• [Exercise]
Of the records that follow, copy only the lines from the line containing "The FreeCAD and Blender code for this object continues." to the line containing "finish: what it", both included, exactly as written.

• [Data provided]
______
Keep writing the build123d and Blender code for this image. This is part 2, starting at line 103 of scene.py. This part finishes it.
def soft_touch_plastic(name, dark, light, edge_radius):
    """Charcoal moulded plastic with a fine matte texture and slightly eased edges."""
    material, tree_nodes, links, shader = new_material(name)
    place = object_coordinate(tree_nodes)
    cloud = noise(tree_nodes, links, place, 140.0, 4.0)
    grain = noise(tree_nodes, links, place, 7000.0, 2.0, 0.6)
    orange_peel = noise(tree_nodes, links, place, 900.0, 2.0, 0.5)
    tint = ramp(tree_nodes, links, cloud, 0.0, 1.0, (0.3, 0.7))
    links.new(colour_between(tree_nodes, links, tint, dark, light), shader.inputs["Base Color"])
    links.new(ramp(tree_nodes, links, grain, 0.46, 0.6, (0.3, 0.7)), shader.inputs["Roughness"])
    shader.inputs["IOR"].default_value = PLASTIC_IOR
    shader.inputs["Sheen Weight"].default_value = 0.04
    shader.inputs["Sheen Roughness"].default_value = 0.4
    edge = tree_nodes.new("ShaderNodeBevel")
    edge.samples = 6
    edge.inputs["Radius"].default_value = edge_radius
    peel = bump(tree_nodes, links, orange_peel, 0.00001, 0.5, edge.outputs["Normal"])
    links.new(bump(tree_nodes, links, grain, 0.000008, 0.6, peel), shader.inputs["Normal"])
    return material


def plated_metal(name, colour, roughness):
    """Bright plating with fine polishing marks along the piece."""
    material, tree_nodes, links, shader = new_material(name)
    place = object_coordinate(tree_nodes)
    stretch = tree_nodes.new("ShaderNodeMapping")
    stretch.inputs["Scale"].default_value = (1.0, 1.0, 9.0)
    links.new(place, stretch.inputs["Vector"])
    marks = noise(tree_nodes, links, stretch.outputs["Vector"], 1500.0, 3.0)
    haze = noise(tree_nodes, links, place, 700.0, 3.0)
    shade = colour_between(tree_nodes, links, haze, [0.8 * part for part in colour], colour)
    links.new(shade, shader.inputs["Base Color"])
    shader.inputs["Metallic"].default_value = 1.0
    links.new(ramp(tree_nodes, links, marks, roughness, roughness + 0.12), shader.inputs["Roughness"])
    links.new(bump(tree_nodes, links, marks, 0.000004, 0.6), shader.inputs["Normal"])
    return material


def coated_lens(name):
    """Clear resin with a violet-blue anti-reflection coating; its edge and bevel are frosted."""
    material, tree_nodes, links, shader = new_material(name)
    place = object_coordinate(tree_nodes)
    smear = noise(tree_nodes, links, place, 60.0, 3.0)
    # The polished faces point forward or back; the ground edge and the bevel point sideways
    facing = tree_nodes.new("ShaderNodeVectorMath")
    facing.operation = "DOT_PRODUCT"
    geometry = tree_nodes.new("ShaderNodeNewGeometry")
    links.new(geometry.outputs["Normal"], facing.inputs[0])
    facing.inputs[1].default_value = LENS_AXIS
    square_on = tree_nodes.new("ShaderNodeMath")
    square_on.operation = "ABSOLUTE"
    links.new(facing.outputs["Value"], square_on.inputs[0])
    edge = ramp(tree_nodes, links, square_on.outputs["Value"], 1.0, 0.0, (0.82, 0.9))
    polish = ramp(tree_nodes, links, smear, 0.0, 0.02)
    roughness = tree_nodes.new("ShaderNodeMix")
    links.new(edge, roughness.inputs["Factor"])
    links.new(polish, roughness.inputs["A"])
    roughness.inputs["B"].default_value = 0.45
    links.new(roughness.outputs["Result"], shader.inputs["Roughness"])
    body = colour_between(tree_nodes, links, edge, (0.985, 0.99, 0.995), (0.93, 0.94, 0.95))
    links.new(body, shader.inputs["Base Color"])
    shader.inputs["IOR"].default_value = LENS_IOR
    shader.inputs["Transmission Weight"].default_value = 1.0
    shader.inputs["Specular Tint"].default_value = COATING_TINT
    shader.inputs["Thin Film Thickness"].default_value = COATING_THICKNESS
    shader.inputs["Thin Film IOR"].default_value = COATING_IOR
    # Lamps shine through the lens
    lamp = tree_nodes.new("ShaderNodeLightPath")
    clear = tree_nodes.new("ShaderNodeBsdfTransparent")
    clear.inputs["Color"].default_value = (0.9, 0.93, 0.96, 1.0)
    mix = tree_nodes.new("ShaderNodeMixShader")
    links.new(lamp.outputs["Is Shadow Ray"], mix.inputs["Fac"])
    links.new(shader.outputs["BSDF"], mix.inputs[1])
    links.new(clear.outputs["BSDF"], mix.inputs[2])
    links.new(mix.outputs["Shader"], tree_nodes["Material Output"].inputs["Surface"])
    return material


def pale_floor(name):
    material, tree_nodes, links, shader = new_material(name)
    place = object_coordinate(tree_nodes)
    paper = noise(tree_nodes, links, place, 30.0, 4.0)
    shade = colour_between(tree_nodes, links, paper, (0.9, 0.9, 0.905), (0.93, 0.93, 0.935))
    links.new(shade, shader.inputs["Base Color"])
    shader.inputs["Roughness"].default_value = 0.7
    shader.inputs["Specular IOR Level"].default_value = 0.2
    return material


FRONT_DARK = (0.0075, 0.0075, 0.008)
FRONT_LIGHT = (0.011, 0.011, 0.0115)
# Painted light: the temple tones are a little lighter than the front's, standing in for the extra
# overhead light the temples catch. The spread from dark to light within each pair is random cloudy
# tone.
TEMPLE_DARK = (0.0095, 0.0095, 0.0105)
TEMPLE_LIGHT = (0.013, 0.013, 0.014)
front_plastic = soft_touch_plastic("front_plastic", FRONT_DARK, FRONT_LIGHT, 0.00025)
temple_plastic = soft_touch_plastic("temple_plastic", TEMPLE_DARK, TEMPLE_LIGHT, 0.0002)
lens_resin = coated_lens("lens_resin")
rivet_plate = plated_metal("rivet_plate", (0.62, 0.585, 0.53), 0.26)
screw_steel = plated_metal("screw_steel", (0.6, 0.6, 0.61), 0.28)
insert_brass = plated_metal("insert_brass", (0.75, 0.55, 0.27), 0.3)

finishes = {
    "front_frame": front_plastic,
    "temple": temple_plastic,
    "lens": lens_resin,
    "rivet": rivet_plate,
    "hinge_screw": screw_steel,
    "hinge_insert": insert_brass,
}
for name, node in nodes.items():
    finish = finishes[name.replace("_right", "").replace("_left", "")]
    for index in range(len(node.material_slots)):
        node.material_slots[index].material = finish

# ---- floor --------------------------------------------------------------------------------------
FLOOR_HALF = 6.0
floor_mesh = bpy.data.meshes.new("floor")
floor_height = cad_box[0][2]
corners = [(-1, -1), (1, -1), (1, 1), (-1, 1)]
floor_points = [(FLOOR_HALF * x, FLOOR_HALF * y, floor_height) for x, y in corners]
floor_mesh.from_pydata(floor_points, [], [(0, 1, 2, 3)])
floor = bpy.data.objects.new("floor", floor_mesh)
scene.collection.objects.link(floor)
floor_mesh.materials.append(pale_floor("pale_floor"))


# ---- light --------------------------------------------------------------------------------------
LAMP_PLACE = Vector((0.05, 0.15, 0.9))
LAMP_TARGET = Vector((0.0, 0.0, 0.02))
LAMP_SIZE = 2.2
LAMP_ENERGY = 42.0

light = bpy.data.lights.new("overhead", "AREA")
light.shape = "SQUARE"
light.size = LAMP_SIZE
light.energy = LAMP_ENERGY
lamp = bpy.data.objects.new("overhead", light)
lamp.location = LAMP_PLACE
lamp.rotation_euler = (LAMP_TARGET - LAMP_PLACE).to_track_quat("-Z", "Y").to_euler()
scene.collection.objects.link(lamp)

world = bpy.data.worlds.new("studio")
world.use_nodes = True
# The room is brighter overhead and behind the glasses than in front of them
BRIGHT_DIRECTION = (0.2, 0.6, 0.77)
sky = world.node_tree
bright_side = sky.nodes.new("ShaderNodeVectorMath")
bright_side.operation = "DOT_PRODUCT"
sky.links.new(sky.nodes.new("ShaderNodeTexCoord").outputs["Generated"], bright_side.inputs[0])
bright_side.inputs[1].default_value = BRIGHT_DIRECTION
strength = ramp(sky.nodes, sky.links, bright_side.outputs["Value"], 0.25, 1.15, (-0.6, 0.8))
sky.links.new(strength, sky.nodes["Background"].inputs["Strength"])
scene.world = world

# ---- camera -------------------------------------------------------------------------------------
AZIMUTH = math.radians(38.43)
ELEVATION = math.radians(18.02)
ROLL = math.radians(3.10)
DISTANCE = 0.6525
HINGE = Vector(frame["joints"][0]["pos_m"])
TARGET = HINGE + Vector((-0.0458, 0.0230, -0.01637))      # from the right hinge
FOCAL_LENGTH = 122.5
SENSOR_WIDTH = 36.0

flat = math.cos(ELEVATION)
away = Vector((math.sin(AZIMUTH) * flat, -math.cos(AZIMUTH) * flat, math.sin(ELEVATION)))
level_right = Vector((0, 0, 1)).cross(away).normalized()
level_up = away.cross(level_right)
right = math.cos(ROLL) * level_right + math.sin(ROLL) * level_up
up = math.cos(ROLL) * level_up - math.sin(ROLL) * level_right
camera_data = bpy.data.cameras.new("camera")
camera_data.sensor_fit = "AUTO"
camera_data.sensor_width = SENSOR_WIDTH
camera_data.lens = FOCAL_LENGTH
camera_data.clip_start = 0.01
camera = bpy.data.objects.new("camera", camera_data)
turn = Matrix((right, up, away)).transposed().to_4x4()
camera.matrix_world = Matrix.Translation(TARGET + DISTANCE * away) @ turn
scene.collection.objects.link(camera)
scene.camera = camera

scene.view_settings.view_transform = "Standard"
______
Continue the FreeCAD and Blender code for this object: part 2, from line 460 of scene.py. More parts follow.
______
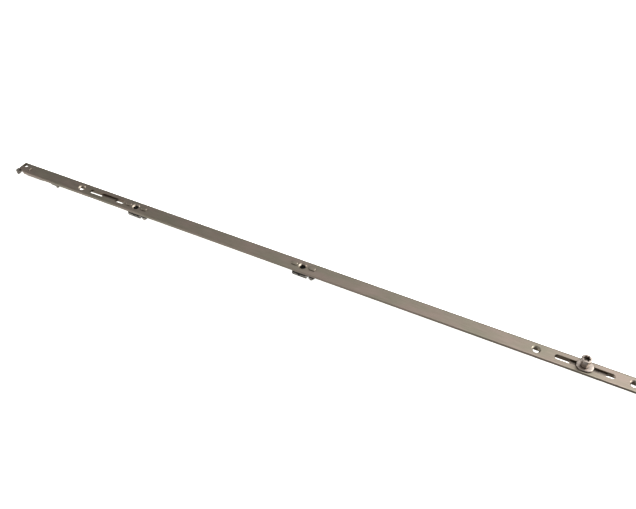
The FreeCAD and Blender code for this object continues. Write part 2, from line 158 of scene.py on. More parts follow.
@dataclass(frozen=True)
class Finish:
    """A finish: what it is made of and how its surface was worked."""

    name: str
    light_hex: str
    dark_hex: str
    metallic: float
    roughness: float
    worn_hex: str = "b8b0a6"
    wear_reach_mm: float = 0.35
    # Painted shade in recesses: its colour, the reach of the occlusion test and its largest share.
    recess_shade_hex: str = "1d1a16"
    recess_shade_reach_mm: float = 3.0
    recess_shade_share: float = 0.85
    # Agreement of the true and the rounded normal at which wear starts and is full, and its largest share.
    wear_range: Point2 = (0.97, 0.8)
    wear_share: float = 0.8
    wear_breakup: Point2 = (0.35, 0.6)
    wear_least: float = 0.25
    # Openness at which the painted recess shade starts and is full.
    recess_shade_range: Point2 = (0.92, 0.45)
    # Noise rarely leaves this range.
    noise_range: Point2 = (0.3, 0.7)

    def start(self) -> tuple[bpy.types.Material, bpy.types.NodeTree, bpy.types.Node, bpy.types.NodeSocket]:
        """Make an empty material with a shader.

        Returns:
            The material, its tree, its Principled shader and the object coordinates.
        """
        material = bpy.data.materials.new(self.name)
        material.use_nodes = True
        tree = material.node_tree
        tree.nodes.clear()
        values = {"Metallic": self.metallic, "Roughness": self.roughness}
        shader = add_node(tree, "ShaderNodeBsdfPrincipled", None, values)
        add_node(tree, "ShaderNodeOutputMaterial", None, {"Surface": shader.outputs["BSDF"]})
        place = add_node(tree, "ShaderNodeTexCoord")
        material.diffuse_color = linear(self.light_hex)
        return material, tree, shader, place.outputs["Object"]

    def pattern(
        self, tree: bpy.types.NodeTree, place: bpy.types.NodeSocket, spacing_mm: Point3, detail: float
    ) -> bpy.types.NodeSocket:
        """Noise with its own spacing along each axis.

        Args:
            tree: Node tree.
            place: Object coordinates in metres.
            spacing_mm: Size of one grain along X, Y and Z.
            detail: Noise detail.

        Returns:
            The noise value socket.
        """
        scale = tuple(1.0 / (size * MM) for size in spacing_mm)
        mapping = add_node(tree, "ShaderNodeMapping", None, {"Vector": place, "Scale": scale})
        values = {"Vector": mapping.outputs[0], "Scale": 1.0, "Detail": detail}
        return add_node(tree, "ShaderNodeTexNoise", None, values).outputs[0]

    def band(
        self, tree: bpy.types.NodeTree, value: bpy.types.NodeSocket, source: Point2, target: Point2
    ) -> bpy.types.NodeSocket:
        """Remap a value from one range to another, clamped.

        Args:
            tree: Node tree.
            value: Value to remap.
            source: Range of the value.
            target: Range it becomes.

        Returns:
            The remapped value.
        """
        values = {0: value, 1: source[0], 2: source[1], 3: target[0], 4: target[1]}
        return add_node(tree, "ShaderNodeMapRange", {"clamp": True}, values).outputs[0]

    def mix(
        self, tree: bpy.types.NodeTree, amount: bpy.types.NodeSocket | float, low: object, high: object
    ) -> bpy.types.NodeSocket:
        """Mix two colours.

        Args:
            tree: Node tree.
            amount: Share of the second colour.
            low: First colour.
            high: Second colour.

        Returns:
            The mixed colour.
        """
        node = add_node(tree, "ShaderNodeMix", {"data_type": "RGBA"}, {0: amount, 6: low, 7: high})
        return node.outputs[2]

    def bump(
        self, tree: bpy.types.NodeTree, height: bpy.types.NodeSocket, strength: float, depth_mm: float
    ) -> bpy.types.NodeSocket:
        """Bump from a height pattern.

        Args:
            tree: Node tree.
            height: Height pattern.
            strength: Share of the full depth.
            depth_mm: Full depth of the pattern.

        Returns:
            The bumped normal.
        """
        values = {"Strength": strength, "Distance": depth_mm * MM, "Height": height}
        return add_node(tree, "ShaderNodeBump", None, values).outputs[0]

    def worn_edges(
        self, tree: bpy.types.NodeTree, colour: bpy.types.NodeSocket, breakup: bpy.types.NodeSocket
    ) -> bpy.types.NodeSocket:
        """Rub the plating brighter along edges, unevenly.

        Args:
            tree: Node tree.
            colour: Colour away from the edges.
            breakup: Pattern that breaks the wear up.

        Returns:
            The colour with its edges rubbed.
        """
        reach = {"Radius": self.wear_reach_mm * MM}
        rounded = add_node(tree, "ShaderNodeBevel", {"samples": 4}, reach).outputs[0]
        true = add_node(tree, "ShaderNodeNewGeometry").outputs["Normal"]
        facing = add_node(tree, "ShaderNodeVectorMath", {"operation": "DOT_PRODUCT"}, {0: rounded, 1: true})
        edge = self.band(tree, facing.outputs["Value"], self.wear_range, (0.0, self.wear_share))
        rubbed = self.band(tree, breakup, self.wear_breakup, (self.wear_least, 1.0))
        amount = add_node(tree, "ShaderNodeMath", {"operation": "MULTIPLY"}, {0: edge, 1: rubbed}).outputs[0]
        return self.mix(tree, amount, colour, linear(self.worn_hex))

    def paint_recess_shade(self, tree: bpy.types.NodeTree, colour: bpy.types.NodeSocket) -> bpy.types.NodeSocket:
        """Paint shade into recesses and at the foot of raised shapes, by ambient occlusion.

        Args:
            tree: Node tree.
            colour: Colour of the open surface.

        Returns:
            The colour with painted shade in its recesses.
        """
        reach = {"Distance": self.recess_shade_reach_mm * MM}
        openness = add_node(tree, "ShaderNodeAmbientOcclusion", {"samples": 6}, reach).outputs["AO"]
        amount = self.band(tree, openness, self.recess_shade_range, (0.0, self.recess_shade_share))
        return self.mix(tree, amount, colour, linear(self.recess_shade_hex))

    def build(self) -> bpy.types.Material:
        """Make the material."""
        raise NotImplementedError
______
• [Response below]
The FreeCAD and Blender code for this object continues. Write part 2, from line 158 of scene.py on. More parts follow.
@dataclass(frozen=True)
class Finish:
    """A finish: what it is made of and how its surface was worked."""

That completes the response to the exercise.